An equally prominent topic here was the clash of the Jewish holiday, Rosh Hashana, on Saturday with the fair's schedule. Putnam's and a handful of smaller American publishing companies and agents are not attending the fair in protest of what they say is management indifference to their religious obligations. Among Jewish publishing representatives here, there is a marked feeling of discomfort. "I will be working on Rosh Hashana," said Harcourt Brace Jovanovich's subsidiary rights director Carol Lazare, "but as a Jewish person in publishing, it's a very awkward situation to be in. If it's within the possibility of human planning, I hope it won't happen again."

Said the fair's press director, Helmut Von Der Lahr, "We understand that it's very hard (but) whenever we would have planned the fair in October, we would have hit a holiday. Later in the month is the holier holiday of Yom Kippur."

The fair's management, the exhibiting agency of West Germany Borsenverein, which is the combined publishers and book sellers association, cites potential terrorist attacks as the primary reason for a drop in American participation, down from 596 publishing houses last year to 547 this year. "We're having security problems here," admits Von Der Lahr, who says Libyan publishers will be present and also points to possible contention by Sikhs protesting this year's cultural theme, "India: Change and Continuity."
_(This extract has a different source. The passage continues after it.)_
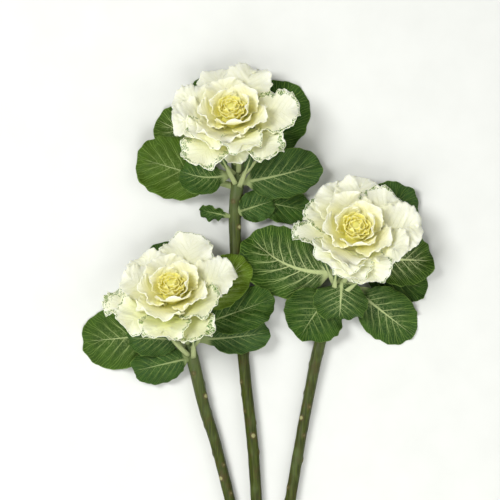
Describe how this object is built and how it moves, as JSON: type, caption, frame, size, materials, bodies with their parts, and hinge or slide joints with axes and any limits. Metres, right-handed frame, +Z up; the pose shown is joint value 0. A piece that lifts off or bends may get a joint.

The fair's director, Peter Weidhaas, however, has assured participants that everything possible has been done to make the fair safe, with more than $250,000 being spent on security measures.

Yet despite a dip in the American presence, the fair is being touted as the biggest ever, with a 7.3% increase over last year's showing, or 6,920 publishing houses coming to bid on books. British participation is up nearly 10% over last year, with 705 publishing houses attending, while the number of French publishers has risen from 246 to 261 this year.